The Novak family inspect the gentoo nests.
Skip Novak photo

 

Although, our family sailed on Pelagic, our 54-footer built specifically for high-latitude expedition sailing, in the channels of Tierra del Fuego in 2008, sailing to Antarctica for an extended cruise over the long Christmas holiday was the opportunity for my daughter Lara and son Luca to finally realize why Dad goes south every year. 

Since they were born I have been away from home usually twice per season, sometimes for four or five weeks at a stretch. You can send a picture or two via email from on board and later explain to them what you were doing, but it is never as good as standing on the edge of a gentoo penguin colony watching the chicks hatch from their eggs right before your eyes, surrounded by glaciers, icebergs and alpine mountains.

We were given a project-based situation of supporting a BBC film covering the life cycle of the gentoo penguin from time they come ashore after a winter at sea, through mating, egg laying, hatching and brooding and finally fledging back into the sea while running the gauntlet of predatory leopard seals. Our summer school break in our hometown of Cape Town, South Africa, is December through January, and it coincided with Stage 2 of the project that was the hatching and brooding part. All this was based at one rookery on Goudier Island on the Antarctic Peninsula. Port Lockroy was the location of a post World War II British Antarctic Survey science station abandoned in the early 1960s. The site was  slowly taken over by gentoo penguins, which had moved their breeding range farther south with the climate change during the subsequent decades. In the mid-1990s the station was renovated as Port Lockroy, a historic monument, as part of the Antarctic Treaty System. With a museum and gift shop, for better or worse, it is now the de facto visitors center for the Antarctic cruise ship fleet, complete with a British post office. Hence the title of the BBC penguin film “The Penguin Post Office.” 
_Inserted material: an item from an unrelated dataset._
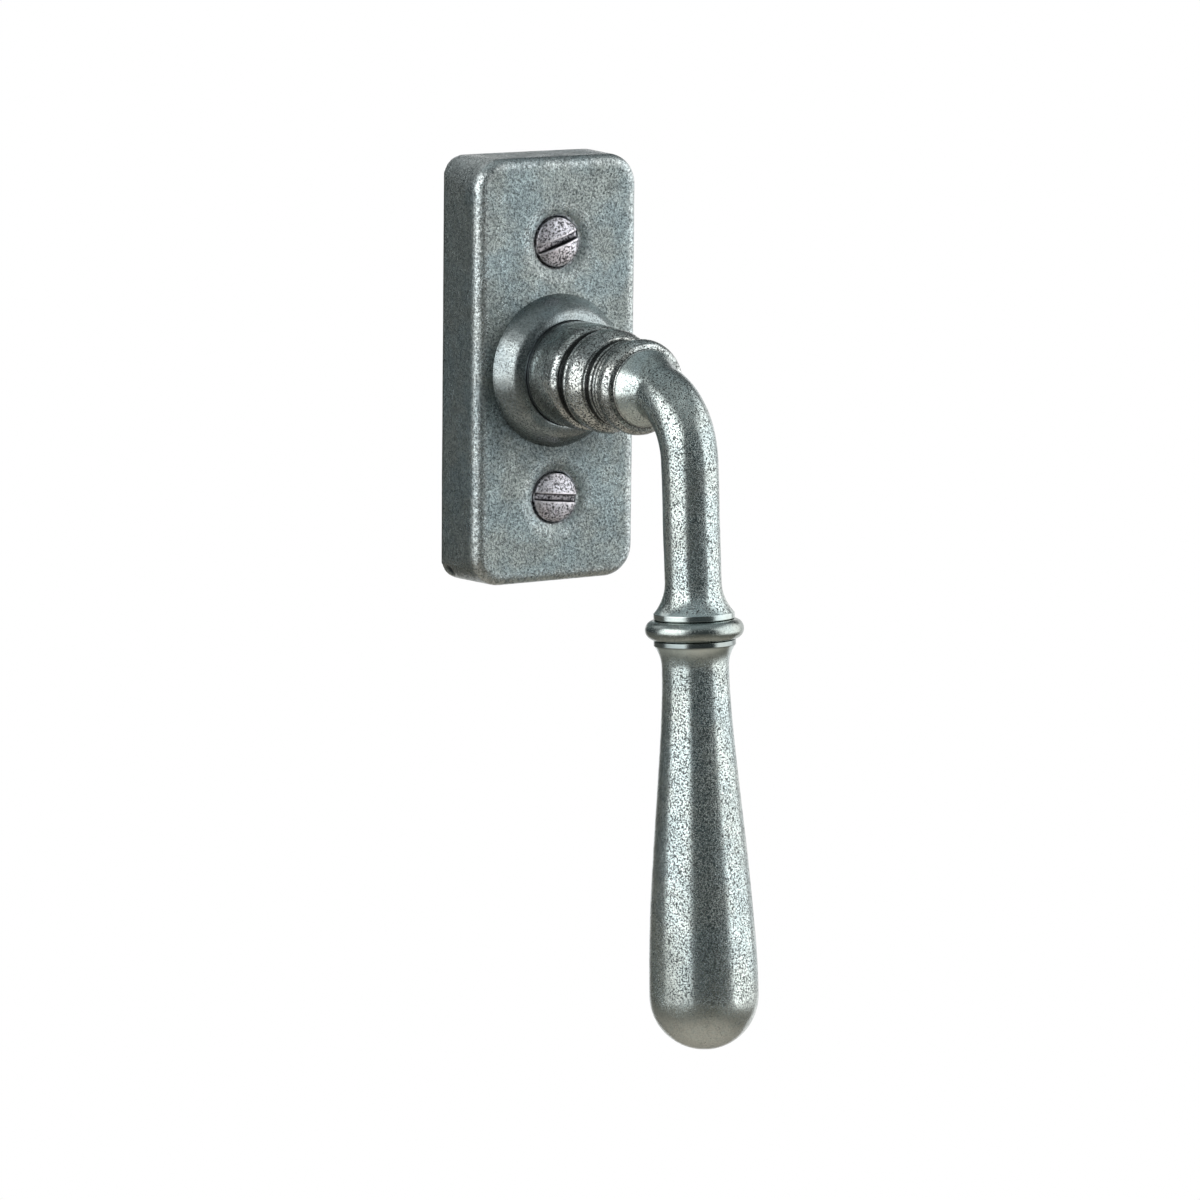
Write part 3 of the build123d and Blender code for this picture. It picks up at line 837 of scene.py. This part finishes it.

Lara steers Pelagic through the brash ice as her father Skip looks on.
Skip Novak photo

 

After a brisk sail across the Drake Passage from Cape Horn we fought our way through late season  brash ice for two days and finally moored in front of the station. Rather than roaming around the peninsula we would spend the majority of our time here, assisting the film’s producer and director, along with his wife and two daughters, and otherwise entertaining ourselves by just hanging out, completely unstructured. Kayaking, Zodiac cruising, camping on the glacier, sledding, gathering our drinking water from glacial runoff, hoisting each other to the top of the mast (my daily exercise to keep fit) and our own ad hoc penguin monitoring program, kept us more than busy by day. Evenings were spent making Christmas decorations, conjuring up elaborate meals, updating logbooks and sketch books in between hard fought card games and chess. Every day was a big day, full on until lights out. 

I have come to the conclusion that the only way for children to realize what they are capable of without relying on a screen is by casting off those lines from our moorings of  connectivity. There is only one way to appreciate what it means to fall into zero-degree water in the Antarctic, and that’s by falling into it by design or by mistake. Take risks with your kids. If not, the only sense of risk they will encounter by play or to themselves, will be on the Internet.